Posted by Eric Zeman, Sep 3, 2008 04:15 PM

According to some data from Bowen Research, more than one-third of adults over the age of 30 can't stand their cell phones. Why? They can't seem to figure them out. Those under 30 don't have the same problems. Are younger users better suited to some technologies?

For the record, I fall into the over 30 crowd. You're welcome to guess how far over 30, but I'm not telling.

Just this past weekend, my mother asked me how to use the speakerphone on her new cell phone. She couldn't figure out how to get it to work consistently. She's not alone. Bowen Research's Hugh Bowen notes that "even basic features like dialing, speakerphone and using the address book prove difficult and confusing for users 30 and up, a group that number more than 40 million in the United States.
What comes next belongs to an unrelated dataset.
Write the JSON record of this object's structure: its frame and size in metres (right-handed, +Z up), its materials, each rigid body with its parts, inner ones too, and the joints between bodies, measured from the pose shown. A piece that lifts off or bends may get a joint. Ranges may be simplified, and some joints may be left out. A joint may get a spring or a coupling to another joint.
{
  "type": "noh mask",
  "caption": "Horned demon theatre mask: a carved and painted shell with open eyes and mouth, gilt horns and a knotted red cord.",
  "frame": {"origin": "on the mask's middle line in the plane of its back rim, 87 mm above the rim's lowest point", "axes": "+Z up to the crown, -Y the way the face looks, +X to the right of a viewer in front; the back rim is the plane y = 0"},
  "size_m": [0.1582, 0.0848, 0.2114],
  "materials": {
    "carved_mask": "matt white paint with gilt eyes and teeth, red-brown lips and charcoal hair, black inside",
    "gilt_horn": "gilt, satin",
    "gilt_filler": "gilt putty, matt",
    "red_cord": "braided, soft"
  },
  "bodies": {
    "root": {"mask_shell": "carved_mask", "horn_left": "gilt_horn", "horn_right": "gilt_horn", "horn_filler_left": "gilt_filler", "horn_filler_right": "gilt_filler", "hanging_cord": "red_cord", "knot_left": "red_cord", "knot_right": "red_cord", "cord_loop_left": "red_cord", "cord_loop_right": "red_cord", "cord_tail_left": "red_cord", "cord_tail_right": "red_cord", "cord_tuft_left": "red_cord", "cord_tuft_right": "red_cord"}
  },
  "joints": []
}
Many of these fed-up phone users spend time reading manuals and contacting customer service only to give up trying to determine how to use phone capabilities like texting, syncing with their computer, e-mail, games, and ringtones."

Cell phone manufacturers should take note here. The problem, it seems, stems from what those polled call confusing user interfaces. Some UIs — especially those found on smartphones — can be unbelievably dense (cough, cough, Windows Mobile, cough, cough). Tasks that aren't intuitive lead to frustration and many users will give up.
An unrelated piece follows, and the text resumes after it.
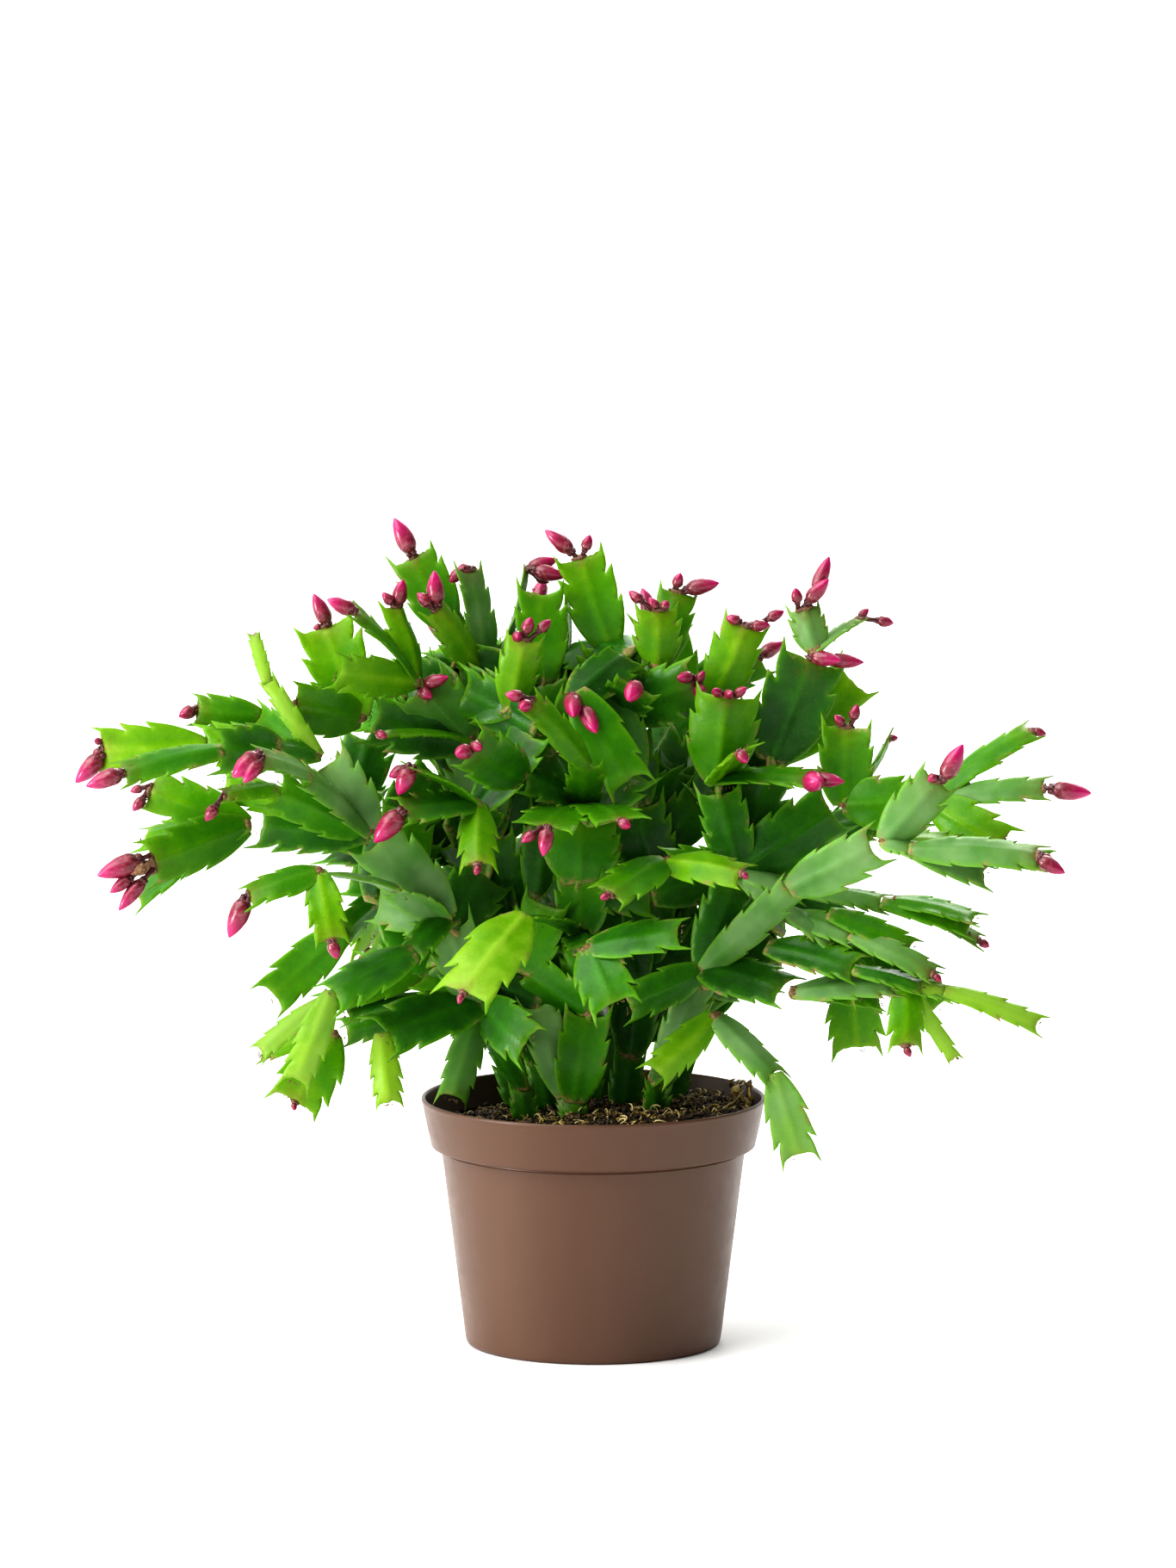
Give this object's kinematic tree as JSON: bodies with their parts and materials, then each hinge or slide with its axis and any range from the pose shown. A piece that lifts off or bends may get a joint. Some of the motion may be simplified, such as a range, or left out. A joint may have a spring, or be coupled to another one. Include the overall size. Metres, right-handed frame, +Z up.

Mr. Bowen continues, "Cell phone manufacturers aim to distinguish themselves from their competition with increasingly complex features and unique interfaces, yet consumers over 30 have this frustrating sense of 'enough already'. That demographic wants features that are easily accessible, not lost in multiple levels of menus within menus; they want large fonts they can read; and they want a simpler button setup so they're not so confused about what they're doing, hitting keys by accident, etc."

I can only hope that Mr. Bowen is referring to the silver-haired set with this last comment. While I want features that are easy to find and use, my eyes aren't so bad that I need large fonts and my thumbs aren't so crippled with arthritis that they need large buttons. Yet. Guess what, phones such as this already exist and are already marketed to the Sept-, Sect- and Octogenarian sets.

But that doesn't take away from the research's discoveries about usability. Many study participants in the 30-and-over group noted that many cell phone features are impossible to learn and that cell phones are "out of your control" because you try to do one thing, and something different happens.

The end result is that the older folk skip out on most of the phone's features. Participants in the under 30 category indicated they used 52% of their phone’s features. That's respectable. That figure dropped to 40% for their more mature counterparts.

This is truly a shame, and something I hope mobile phone manufacturers and user interface developers pay attention to.